### Data section ###

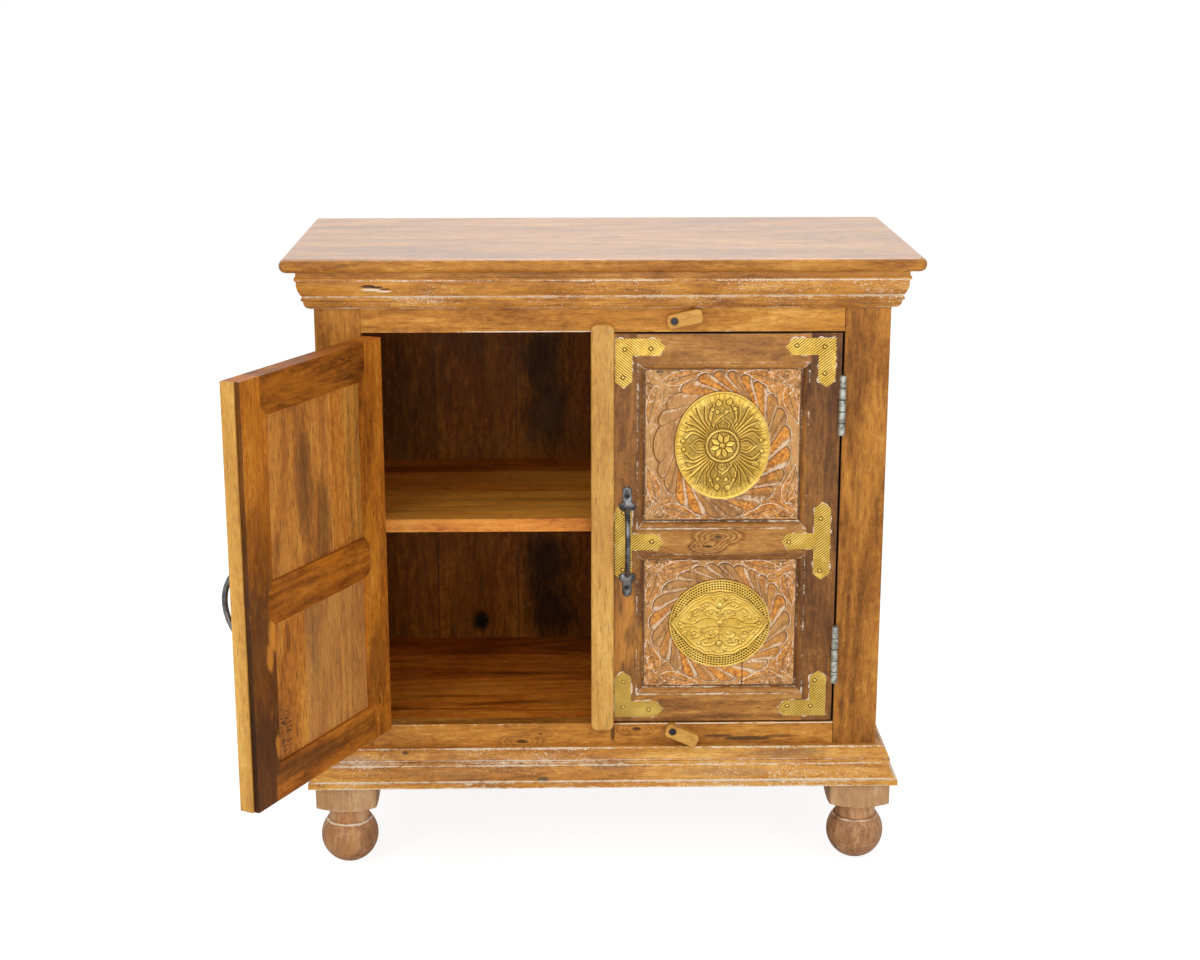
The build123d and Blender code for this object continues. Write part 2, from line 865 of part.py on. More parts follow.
def door_handle(brackets):
    with BuildPart() as handle:
        with BuildLine(bar_side) as bow:
            upper_end = JernArc((half_span, 0), (0, 1), handle_end_radius, end_turn)
            arch = JernArc(upper_end @ 1, upper_end % 1, handle_arch_radius, 180 - 2 * end_turn)
            JernArc(arch @ 1, arch % 1, handle_end_radius, end_turn)
        with BuildSketch(Plane(origin=bow.line @ 0, z_dir=bow.line % 0)):
            Circle(handle_bar_radius)
        sweep(path=bow.line)
        for up in (-1, 1):
            root = handle_height + up * (half_span + handle_bar_radius)
            hole = root + up * (handle_tongue_length - handle_hole_offset)
            with BuildSketch(front_plane(0)):
                with Locations((handle_x, root + up * handle_tongue_length / 2)):
                    Rectangle(2 * handle_tongue_radius, handle_tongue_length)
                with Locations((handle_x, root + up * handle_tongue_length)):
                    Circle(handle_tongue_radius)
                with Locations(
                    (handle_x - handle_lobe_spread, root), (handle_x + handle_lobe_spread, root)
                ):
                    Circle(handle_lobe_radius)
                with Locations((handle_x, hole)):
                    Circle(handle_hole_radius, mode=Mode.SUBTRACT)
            extrude(amount=handle_plate_thickness)
        # The plates lap over the ends of the tee bracket.
        add(brackets, mode=Mode.SUBTRACT)
    return handle.part


right_handle = door_handle(right_brackets)
left_handle = door_handle(left_brackets)


# ---- butt hinges: interleaved knuckles round a pin -------------------------
def hinge_leaves(inner, outer, numbers):
    # The plate let into the edge, and the knuckles that wrap the pin.
    pitch = hinge_length / knuckle_count
    with BuildPart() as leaves:
        for bottom, top in hinge_places:
            block(inner, outer, bottom, top, 0, hinge_leaf_width)
            for number in numbers:
                low = bottom + number * pitch + (knuckle_gap / 2 if number else 0)
                high = bottom + (number + 1) * pitch
                high -= knuckle_gap / 2 if number < knuckle_count - 1 else 0
                with BuildSketch(Plane.XY.offset(low)):
                    with Locations(((inner + outer) / 2, (pin_y + front) / 2)):
                        Rectangle(outer - inner, front - pin_y)
                    with Locations((pin_x, pin_y)):
                        Circle(knuckle_radius)
                extrude(amount=high - low)
        with BuildSketch(Plane.XY.offset(door_bottom)):
            with Locations((pin_x, pin_y)):
                Circle(hinge_pin_radius + hinge_pin_play)
        extrude(amount=door_top - door_bottom, mode=Mode.SUBTRACT)
    return leaves.part


door_pieces["door_hinge_leaves"] = hinge_leaves(
    door_leaf_inner, door_leaf_outer, range(1, knuckle_count, 2)
)
right_frame_leaves = hinge_leaves(frame_leaf_inner, frame_leaf_outer, range(0, knuckle_count, 2))
save(right_frame_leaves, "right_frame_hinge_leaves")
save(mirror(right_frame_leaves, about=Plane.YZ), "left_frame_hinge_leaves")

with BuildPart() as right_hinge_pins:
    for bottom, top in hinge_places:
        with BuildSketch(Plane.XY.offset(bottom)):
            with Locations((pin_x, pin_y)):
                Circle(hinge_pin_radius)
        extrude(amount=hinge_length)
save(right_hinge_pins.part, "right_hinge_pins")
save(mirror(right_hinge_pins.part, about=Plane.YZ), "left_hinge_pins")

# ---- meeting strip: nailed to the right door, laps over the left one -------
strip_bottom = opening_bottom - strip_bottom_overrun
strip_top = opening_top + strip_top_overrun
with BuildPart() as meeting_strip:
    with BuildSketch(front_plane(0)):
        with Locations(((strip_left + strip_right) / 2, (strip_bottom + strip_top) / 2)):
            RectangleRounded(strip_width, strip_top - strip_bottom, strip_end_radius)
    extrude(amount=strip_thickness)
    fillet(meeting_strip.edges().group_by(Axis.Y)[0], strip_edge_radius)
    # The back is eased where it passes over the left door and the two rails.
    cut(strip_left, door_left, strip_bottom, strip_top, -strip_clearance, 0)
    cut(strip_left, strip_right, strip_bottom, door_bottom, -strip_clearance, 0)
    cut(strip_left, strip_right, door_top, strip_top, -strip_clearance, 0)
save(meeting_strip.part, "meeting_strip")

# ---- both doors: the left one is turned open about its pins ----------------
left_pin_axis = Axis((-pin_x, pin_y, 0), (0, 0, 1))


def opened(shape):
    return mirror(shape, about=Plane.YZ).rotate(left_pin_axis, -left_door_open)


for label, right_shape, left_shape in (
    ("meeting_stile", right_meeting_stile, left_meeting_stile),
    ("brass_brackets", right_brackets, left_brackets),
    ("handle", right_handle, left_handle),
):
    save(right_shape, f"right_{label}")
    save(opened(left_shape), f"left_{label}")
for label, shape in door_pieces.items():
    save(shape, f"right_{label}")
    save(opened(shape), f"left_{label}")

with BuildPart() as edge_strip:
    block(
        door_left, door_left + edge_strip_thickness, door_bottom, door_top,
        0, edge_strip_width,
    )
    chamfer(edge_strip.edges(), edge_ease / 2)
save(opened(edge_strip.part), "left_edge_strip")
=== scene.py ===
import bpy
import math
import numpy as np
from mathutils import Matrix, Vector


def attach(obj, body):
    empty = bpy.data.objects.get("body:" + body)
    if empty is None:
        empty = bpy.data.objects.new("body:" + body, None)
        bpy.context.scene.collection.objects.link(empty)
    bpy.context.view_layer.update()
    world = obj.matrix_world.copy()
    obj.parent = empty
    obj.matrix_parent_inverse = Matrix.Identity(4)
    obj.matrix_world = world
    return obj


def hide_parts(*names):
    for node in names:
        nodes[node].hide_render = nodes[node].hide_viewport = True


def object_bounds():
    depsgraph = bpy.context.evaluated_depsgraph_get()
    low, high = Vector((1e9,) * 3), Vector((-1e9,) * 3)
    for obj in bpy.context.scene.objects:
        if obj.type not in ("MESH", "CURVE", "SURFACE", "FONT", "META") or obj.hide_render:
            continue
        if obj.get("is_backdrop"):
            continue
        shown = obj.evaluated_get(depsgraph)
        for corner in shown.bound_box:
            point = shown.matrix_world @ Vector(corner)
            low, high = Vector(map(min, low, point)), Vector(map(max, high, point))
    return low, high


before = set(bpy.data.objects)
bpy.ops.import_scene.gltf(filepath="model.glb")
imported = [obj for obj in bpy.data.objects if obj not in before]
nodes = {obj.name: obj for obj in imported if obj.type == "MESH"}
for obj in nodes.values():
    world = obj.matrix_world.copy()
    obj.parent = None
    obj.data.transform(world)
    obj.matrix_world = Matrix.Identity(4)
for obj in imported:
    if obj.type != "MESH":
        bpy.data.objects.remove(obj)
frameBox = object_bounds()
mm = 0.001

# The carcass and doors, in millimetres. Depth is counted back from the face frame.
cabinet = {
    "faceY": -196.0,
    "pinX": 335.0,
    "pinY": -201.2,
    "openAngle": 117.0,
    "panelLeft": 58.0,
    "panelRight": 279.0,
    "panelPlay": 0.2,
    "upperPanel": (525.0, 746.0),
    "lowerPanel": (274.0, 467.0),
}
panelMiddle = (cabinet["panelLeft"] + cabinet["panelRight"]) / 2
panelHalf = (cabinet["panelRight"] - cabinet["panelLeft"]) / 2
doors = {"left_door": "left", "right_door": "right"}

view = {
    "place": (-0.0598, -2.9436, 1.3191),
    "pitch": -14.90,
    "yaw": -1.149,
    "lens": 60.29,
}


def makeCamera():
    data = bpy.data.cameras.new("portraitCamera")
    data.lens = view["lens"]
    data.sensor_width = 36
    camera = bpy.data.objects.new("portraitCamera", data)
    camera.location = view["place"]
    camera.rotation_euler = (math.radians(90 + view["pitch"]), 0, math.radians(view["yaw"]))
    bpy.context.scene.collection.objects.link(camera)
    bpy.context.scene.camera = camera
    print("camera ready")


makeCamera()


# A socket that does sums, and a bench that adds nodes to one material.
class Wire:
    def __init__(self, bench, socket):
        self.bench = bench
        self.socket = socket

    def sum(self, operation, *values):
        return self.bench.node("ShaderNodeMath", {"operation": operation}, dict(enumerate(values)))

    def __add__(self, other):
        return self.sum("ADD", self, other)

    def __sub__(self, other):
        return self.sum("SUBTRACT", self, other)

    def __rsub__(self, other):
        return self.sum("SUBTRACT", other, self)

    def __mul__(self, other):
        return self.sum("MULTIPLY", self, other)

    def __truediv__(self, other):
        return self.sum("DIVIDE", self, other)

    def __abs__(self):
        return self.sum("ABSOLUTE", self)

    def root(self):
        return self.sum("SQRT", self)

    def sine(self):
        return self.sum("SINE", self)

    def atLeast(self, other):
        return self.sum("MAXIMUM", self, other)


def colour(value):
    return (*value, 1) if isinstance(value, tuple) and len(value) == 3 else value


class Bench:
    def __init__(self, owner):
        self.owner = owner
        owner.use_nodes = True
        self.tree = owner.node_tree
        self.tree.nodes.clear()

    def node(self, kind, settings=None, inputs=None, output=0):
        made = self.tree.nodes.new(kind)
        for key, value in (settings or {}).items():
            if key == "stops":
                self.setStops(made.color_ramp, value)
            else:
                setattr(made, key, value)
        for key, value in (inputs or {}).items():
            if isinstance(value, Wire):
                self.tree.links.new(value.socket, made.inputs[key])
            elif value is not None:
                made.inputs[key].default_value = value
        return Wire(self, made.outputs[output] if made.outputs else None)

    def setStops(self, ramp, stops):
        while len(ramp.elements) < len(stops):
            ramp.elements.new(0.5)
        for element, (spot, tone) in zip(ramp.elements, stops):
            element.position = spot
        for element, (spot, tone) in zip(ramp.elements, stops):
            element.color = colour(tone if isinstance(tone, tuple) else (tone, tone, tone))

    def place(self, side):
        # Where a point is while both doors are shut.
        here = self.node("ShaderNodeTexCoord", output=3)
        if side != "left_door":
            return here
        pin = (-cabinet["pinX"] * mm, cabinet["pinY"] * mm, 0)
        turn = {"Vector": here, "Center": pin, "Angle": math.radians(cabinet["openAngle"])}
        return self.node("ShaderNodeVectorRotate", {"rotation_type": "Z_AXIS"}, turn)

    def parts(self, vector):
        split = self.node("ShaderNodeSeparateXYZ", None, {0: vector})
        return [Wire(self, socket) for socket in split.socket.node.outputs]

    def noise(self, place, scale, seed, detail, rough, warp=0.0):
        # A scale is one number, or one for each axis. Each seed is another spot in the noise.
        shift = (seed * 3.71, seed * 1.93, seed * 5.27)
        scale = scale if isinstance(scale, tuple) else (scale, scale, scale)
        spot = self.node("ShaderNodeMapping", None, {"Vector": place, "Location": shift, "Scale": scale})
        values = {"Vector": spot, "Scale": 1.0, "Detail": detail, "Roughness": rough, "Distortion": warp}
        return self.node("ShaderNodeTexNoise", None, values)

    def mark(self, name):
        # A value that the mesh carries at each of its points.
        return self.node("ShaderNodeAttribute", {"attribute_name": name}, output=2)

    def ramp(self, amount, stops):
        return self.node("ShaderNodeValToRGB", {"stops": stops}, {0: amount})

    def between(self, amount, low, high):
        # 0 at low, 1 at high, smooth in the middle.
        values = {"Value": amount, "From Min": low, "From Max": high}
        return self.node("ShaderNodeMapRange", {"interpolation_type": "SMOOTHSTEP"}, values)

    def blend(self, amount, under, over):
        values = {0: amount, 6: colour(under), 7: colour(over)}
        return self.node("ShaderNodeMix", {"data_type": "RGBA"}, values, 2)

    def bump(self, height, strength, distance):
        values = {"Strength": strength, "Distance": distance, "Height": height}
        return self.node("ShaderNodeBump", None, values)

    def finish(self, **sockets):
        names = {key.replace("_", " "): value for key, value in sockets.items()}
        surface = self.node("ShaderNodeBsdfPrincipled", None, names)
        self.node("ShaderNodeOutputMaterial", None, {0: surface})
        return self.owner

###

— Stated task —
Make an exact transcription of the lines from the line with "for label, right_shape, left_shape" through the line with "obj.data.transform(world)", inclusive, omitting all others.

— Output of the task —
for label, right_shape, left_shape in (
    ("meeting_stile", right_meeting_stile, left_meeting_stile),
    ("brass_brackets", right_brackets, left_brackets),
    ("handle", right_handle, left_handle),
):
    save(right_shape, f"right_{label}")
    save(opened(left_shape), f"left_{label}")
for label, shape in door_pieces.items():
    save(shape, f"right_{label}")
    save(opened(shape), f"left_{label}")

with BuildPart() as edge_strip:
    block(
        door_left, door_left + edge_strip_thickness, door_bottom, door_top,
        0, edge_strip_width,
    )
    chamfer(edge_strip.edges(), edge_ease / 2)
save(opened(edge_strip.part), "left_edge_strip")
=== scene.py ===
import bpy
import math
import numpy as np
from mathutils import Matrix, Vector


def attach(obj, body):
    empty = bpy.data.objects.get("body:" + body)
    if empty is None:
        empty = bpy.data.objects.new("body:" + body, None)
        bpy.context.scene.collection.objects.link(empty)
    bpy.context.view_layer.update()
    world = obj.matrix_world.copy()
    obj.parent = empty
    obj.matrix_parent_inverse = Matrix.Identity(4)
    obj.matrix_world = world
    return obj


def hide_parts(*names):
    for node in names:
        nodes[node].hide_render = nodes[node].hide_viewport = True


def object_bounds():
    depsgraph = bpy.context.evaluated_depsgraph_get()
    low, high = Vector((1e9,) * 3), Vector((-1e9,) * 3)
    for obj in bpy.context.scene.objects:
        if obj.type not in ("MESH", "CURVE", "SURFACE", "FONT", "META") or obj.hide_render:
            continue
        if obj.get("is_backdrop"):
            continue
        shown = obj.evaluated_get(depsgraph)
        for corner in shown.bound_box:
            point = shown.matrix_world @ Vector(corner)
            low, high = Vector(map(min, low, point)), Vector(map(max, high, point))
    return low, high


before = set(bpy.data.objects)
bpy.ops.import_scene.gltf(filepath="model.glb")
imported = [obj for obj in bpy.data.objects if obj not in before]
nodes = {obj.name: obj for obj in imported if obj.type == "MESH"}
for obj in nodes.values():
    world = obj.matrix_world.copy()
    obj.parent = None
    obj.data.transform(world)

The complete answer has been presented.